CHARM-Card: Hardware Based Cluster Control And Management System

Year
2009
Degree
PhD
Author
Panse, Ralf Erich
Institution
Heidelberg U.
Abstract

The selection and analysis of detector events of the heavy ion collider experiment ALICE at CERN are accomplished by the so-called trigger levels. The High Level Trigger (HLT) is the last trigger level of this experiment. Currently, it consists of up to over 120 computers and it is planned to upgrade the cluster to up to 300 computers. However, the manual installation, configuration and maintenance of such a big computer farm require a large amount of administrative effort. This thesis describes the implementation and functionality of an autonomous control unit, which was installed to every node of the HLT computing cluster. The main tasks of the control unit are the remote control of the cluster nodes and the automatic installation, monitoring and maintenance of the computers. By the reason of the heterogeneous layout of the target cluster, the control unit was developed to be flexible in use independent of the computer model or operating system of the cluster node.
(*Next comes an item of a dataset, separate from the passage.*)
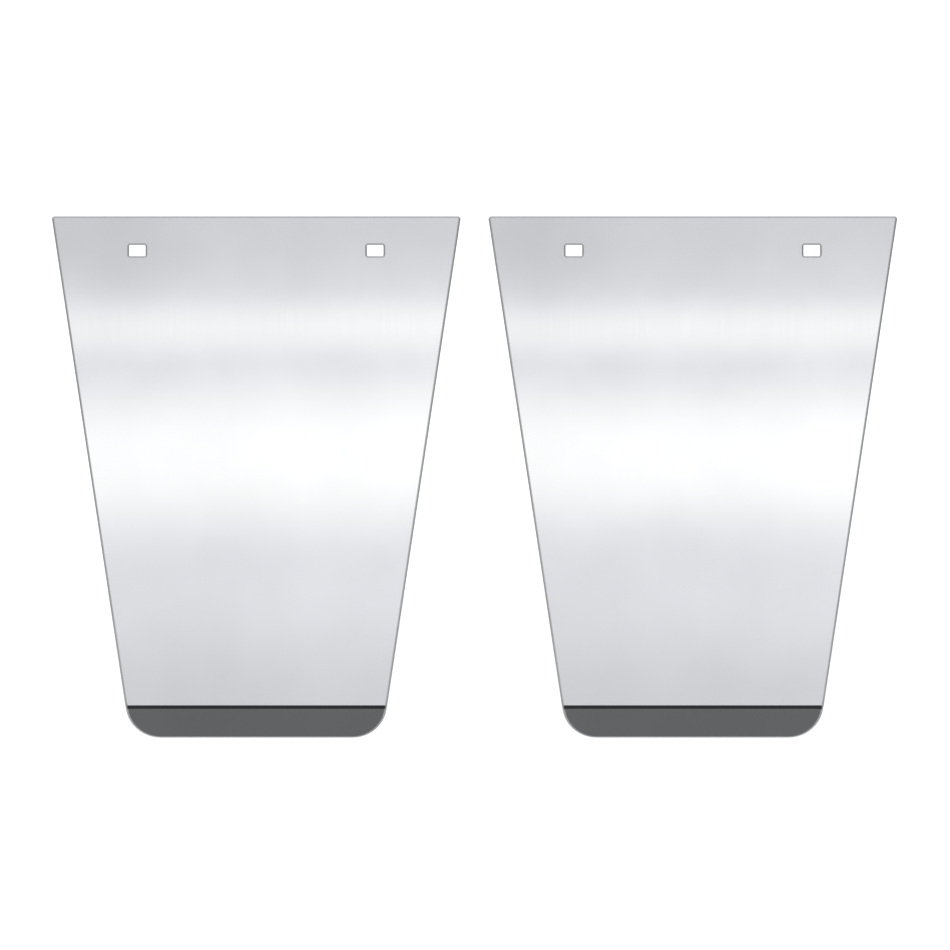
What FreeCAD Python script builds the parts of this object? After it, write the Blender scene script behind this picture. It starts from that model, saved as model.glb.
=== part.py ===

This characteristic enables remote control of cost-efficient COTS (commercial-off-the-shelf) PCs, which do not have integrated remote control capabilities as expensive server boards. The HLT computing cluster is already remotely controlled by the help of the control unit. Furthermore, this control unit was also used for the automatic setup, testing and configuration of all cluster nodes.

Date of last update
2016-11-22